Each shell has a maximum possible number of electrons which is given by the formula, 2n², where n is the number of the shell, and is called the principle quantum number.

• The first or innermost shell can only contain 1 or 2 electrons.

• The second shell has a maximum of 8 electrons.

• The 3rd shell has a maximum of 18 electrons. However, for the first 20 elements, the third shell has only up to 8 electrons.

For the first 20 elements, the maximum number of electrons of the third shell of any atom is 8 (an octet). This number of electrons forms the most stable arrangement. The outermost electron shell is called the valence electron shell.

Electron configuration

The electron configuration is a series of numbers which shows the number and arrangement of the electrons orbiting the nucleus of an element’s atom. For example, the electron configuration of carbon is 2.4. This tells us that each carbon atom has two electrons in the first shell and 4 electrons in the outer (2nd) shell. If you add up the numbers of the configuration, you get the configuration, you get the atomic number of the element.

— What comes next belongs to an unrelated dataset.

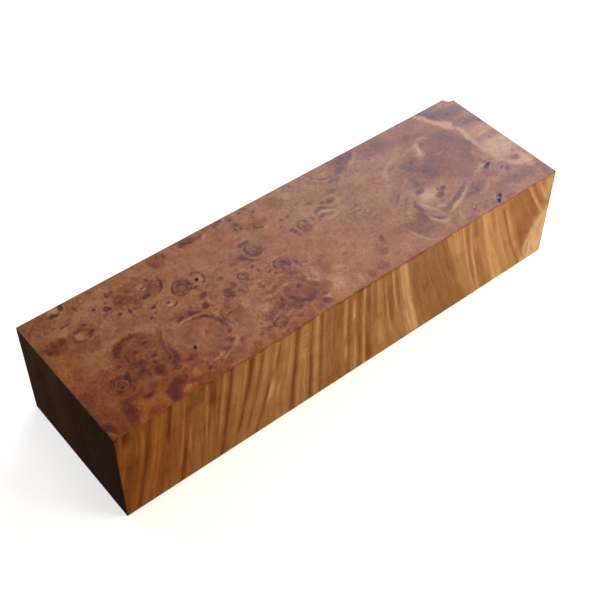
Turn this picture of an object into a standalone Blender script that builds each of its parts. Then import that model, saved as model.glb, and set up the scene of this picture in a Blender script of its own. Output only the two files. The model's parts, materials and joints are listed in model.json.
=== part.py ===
"""Sawn block of maple burl, the stock that a knife handle is cut from.

One solid piece of wood with six flat sawn faces, lightly eased arrises, a small
corner broken off the top, and the few open bark pockets of the burl's buds.
The block lies on its wide underside. +X runs along its length, -Y is the striped
long side, +Z is the face that shows the eyes. The origin is the underside's centre.
Lengths are in metres.
"""

import math

import bmesh
import bpy
from mathutils import Matrix, Vector, noise

# Driving dimensions
BLOCK_LENGTH = 0.1200
BLOCK_WIDTH = 0.0355
BLOCK_HEIGHT = 0.0256

# The arrises are only broken with fine paper, so they stay crisp.
ARRIS_RADIUS = 0.00035
ARRIS_SEGMENTS = 2

# The corner that broke off, at the top of the far right end: how far the break
# reaches along the length, across the width and down the upright fibres.
CHIP_ALONG = 0.0021
CHIP_ACROSS = 0.0019
CHIP_DOWN = 0.0052
CHIP_SUBDIVISIONS = 3
CHIP_ROUGHNESS = 0.13
CHIP_GRAIN = 1.7

# Open bark pockets on the top face. Each is (from the left end, from the back edge,
# half length, half width, depth, turn in degrees), in millimetres on the face.
BARK_POCKETS_MM = {
    "pocket_round": (35.8, 11.9, 0.50, 0.36, 1.1, 70.0),
    "pocket_small": (24.7, 26.7, 0.42, 0.32, 1.0, 20.0),
    "pocket_long": (108.8, 24.2, 1.20, 0.36, 1.3, 25.0),
    "pocket_wide": (102.8, 33.8, 1.30, 0.48, 1.3, 32.0),
}
POCKET_SEGMENTS = 14
POCKET_RINGS = 8

MILLIMETRE = 0.001
BURL_BROWN = (0.32, 0.135, 0.055, 1.0)
BURL_ROUGHNESS = 0.42


def clear_scene():
    """Remove whatever the startup scene holds."""
    for old in list(bpy.data.objects):
        bpy.data.objects.remove(old)


def new_collection(name):
    """A collection linked to the scene."""
    made = bpy.data.collections.new(name)
    bpy.context.scene.collection.children.link(made)
    return made


def move_to(obj, collection):
    """Keep obj in this collection only."""
    for held_by in list(obj.users_collection):
        held_by.objects.unlink(obj)
    collection.objects.link(obj)


def burl_material():
    """Reddish brown wood with a satin, paper-sanded surface."""
    made = bpy.data.materials.new("maple_burl")
    made.use_nodes = True
    shader = made.node_tree.nodes["Principled BSDF"]
    shader.inputs["Base Color"].default_value = BURL_BROWN
    shader.inputs["Roughness"].default_value = BURL_ROUGHNESS
    shader.inputs["Metallic"].default_value = 0.0
    made.diffuse_color = BURL_BROWN
    return made


def sawn_block(collection, material):
    """The block itself, a box with eased arrises, standing on z = 0."""
    bpy.ops.mesh.primitive_cube_add(size=1.0)
    block = bpy.context.active_object
    block.name = "maple_burl_block"
    block.data.name = "maple_burl_block"
    size = Matrix.Diagonal((BLOCK_LENGTH, BLOCK_WIDTH, BLOCK_HEIGHT, 1.0))
    block.data.transform(Matrix.Translation((0.0, 0.0, BLOCK_HEIGHT / 2)) @ size)
    block.data.materials.append(material)
    arrises = block.modifiers.new("eased_arrises", "BEVEL")
    arrises.width = ARRIS_RADIUS
    arrises.segments = ARRIS_SEGMENTS
    arrises.limit_method = "ANGLE"
    move_to(block, collection)
    return block


def as_cutter(obj, collection):
    """Keep obj out of the render: it only shapes the block."""
    obj.hide_render = True
    obj.display_type = "WIRE"
    move_to(obj, collection)
    return obj


def corner_break(collection):
    """The lump that is missing at the far right corner, long in the upright grain."""
    mesh = bpy.data.meshes.new("corner_break")
    shape = bmesh.new()
    bmesh.ops.create_icosphere(shape, subdivisions=CHIP_SUBDIVISIONS, radius=1.0)
    for vertex in shape.verts:
        swell = noise.noise(vertex.co * CHIP_GRAIN + Vector((4.2, 1.3, 0.7)))
        vertex.co *= 1.0 + CHIP_ROUGHNESS * 2 * swell
    shape.transform(Matrix.Diagonal((CHIP_ALONG, CHIP_ACROSS, CHIP_DOWN, 1.0)))
    shape.to_mesh(mesh)
    shape.free()
    cutter = bpy.data.objects.new("corner_break", mesh)
    collection.objects.link(cutter)
    cutter.location = (BLOCK_LENGTH / 2, BLOCK_WIDTH / 2, BLOCK_HEIGHT)
    return as_cutter(cutter, collection)


def bark_pocket(name, collection):
    """A small blind hollow in the top face, where a bud left bark behind."""
    from_end, from_back, half_length, half_width, depth, turn = BARK_POCKETS_MM[name]
    bpy.ops.mesh.primitive_uv_sphere_add(
        segments=POCKET_SEGMENTS, ring_count=POCKET_RINGS, radius=1.0
    )
    cutter = bpy.context.active_object
    cutter.name = name
    size = Vector((half_length, half_width, depth)) * MILLIMETRE
    cutter.data.transform(Matrix.Diagonal(size.to_4d()))
    cutter.rotation_euler.z = math.radians(turn)
    cutter.location = (
        from_end * MILLIMETRE - BLOCK_LENGTH / 2,
        BLOCK_WIDTH / 2 - from_back * MILLIMETRE,
        BLOCK_HEIGHT,
    )
    return as_cutter(cutter, collection)


def main():
    """Build the block and cut its broken corner and bark pockets."""
    clear_scene()
    wood = new_collection("maple_burl")
    cutters = new_collection("cutters")
    block = sawn_block(wood, burl_material())
    corner_break(cutters)
    for name in BARK_POCKETS_MM:
        bark_pocket(name, cutters)
    losses = block.modifiers.new("broken_corner_and_pockets", "BOOLEAN")
    losses.operation = "DIFFERENCE"
    losses.operand_type = "COLLECTION"
    losses.collection = cutters
    losses.solver = "EXACT"


main()
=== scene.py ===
"""Looks of the maple burl block: one sawn block of figured burl wood on a pale floor.

The wood grew as one piece. Its buds stand nearly upright in it, so the broad faces cut
them across and show eyes, rings and swirls, and the long sides and the ends cut them
lengthwise and show upright stripes. Places in the figure are in millimetres on a face:
the first is measured from the left end (on an end, from the back edge), the second from
the back edge on a broad face and down from the top edge on the others.
"""

import json
import logging
import math
from collections.abc import Sequence
from dataclasses import dataclass, field
from enum import Enum
from functools import cached_property

import bmesh
import bpy
import numpy as np
from mathutils import Matrix, Vector, noise

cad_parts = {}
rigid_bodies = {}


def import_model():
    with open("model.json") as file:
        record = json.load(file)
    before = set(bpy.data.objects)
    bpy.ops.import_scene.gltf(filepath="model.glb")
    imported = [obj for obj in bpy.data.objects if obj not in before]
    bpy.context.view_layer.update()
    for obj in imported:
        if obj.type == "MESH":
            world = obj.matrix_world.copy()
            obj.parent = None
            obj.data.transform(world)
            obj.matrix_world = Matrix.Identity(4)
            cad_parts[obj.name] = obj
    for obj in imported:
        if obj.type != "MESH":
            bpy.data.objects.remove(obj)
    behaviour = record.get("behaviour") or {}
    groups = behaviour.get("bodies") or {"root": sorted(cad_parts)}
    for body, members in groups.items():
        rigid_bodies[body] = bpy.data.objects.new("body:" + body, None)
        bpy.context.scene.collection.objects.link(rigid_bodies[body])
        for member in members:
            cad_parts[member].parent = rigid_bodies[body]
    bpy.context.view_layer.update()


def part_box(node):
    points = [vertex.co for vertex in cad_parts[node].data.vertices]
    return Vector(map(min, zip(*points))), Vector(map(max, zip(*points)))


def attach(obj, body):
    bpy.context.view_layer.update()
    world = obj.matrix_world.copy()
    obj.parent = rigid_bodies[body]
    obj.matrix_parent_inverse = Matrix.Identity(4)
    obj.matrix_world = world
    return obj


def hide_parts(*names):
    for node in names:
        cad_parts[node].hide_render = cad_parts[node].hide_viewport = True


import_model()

log = logging.getLogger("maple_burl")

BLOCK_NODE = "maple_burl_block"
BODY = "root"
MILLIMETRE = 0.001

# Length of wood, in millimetres, over which the mesh blurs a mark
MESH_BLUR = 0.45

# Pale rims: the weakest mark that has one, its strength and its width
RIM_FROM = 0.38
RIM_STRENGTH = 0.36
RIM_WIDTH = 0.42

Array = np.ndarray
Colour = tuple[float, float, float]
Sizes = tuple[float, ...]
Socket = bpy.types.NodeSocket


class Mark(Enum):
    """What a mark in the wood is made of."""

    BARK = "bark"
    HEART = "heart"
    SAP = "sap"
    LIGHT = "light"
    SHADE = "shade"
    GLOW = "glow"
    CURDLE = "curdle"
    CURL = "curl"
    SLATE = "slate"


class Page(Enum):
    """A face of the block, as the axis that it faces along and which way."""

    TOP = (2, 1)
    UNDERSIDE = (2, -1)
    FRONT = (1, -1)
    BACK = (1, 1)
    LEFT_END = (0, -1)
    RIGHT_END = (0, 1)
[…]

As you move across the period, an extra proton and electron is added to the atoms of each successive element. As one shell fills, the electrons go to the outer shells. At each step you move down the group, an extra shell is added.

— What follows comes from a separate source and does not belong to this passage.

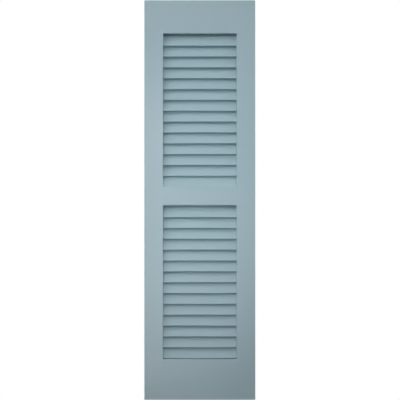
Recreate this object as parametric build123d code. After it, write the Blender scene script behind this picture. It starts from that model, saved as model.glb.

The properties of atoms, including their ability to form chemical bonds, can be explained by the arrangement of electrons in the atom, particularly those in the outer valence shell. For most atoms, the most stable arrangement of electrons in the valence shell is 8 electrons arranged as 4 pairs. Atoms with an unstable outer valence shell will react readily, unlike those with a stable valence shell.

Each group on the periodic table contains elements with the same number of electrons in the outer shell of their atoms. This is why they have the same valency (combining power) and similar chemical properties.

Sometimes, we draw electron dot diagrams which only show the outermost shell of electrons. These are called Lewis electron dot diagrams after Gilbert Lewis, the scientist who first suggested the idea.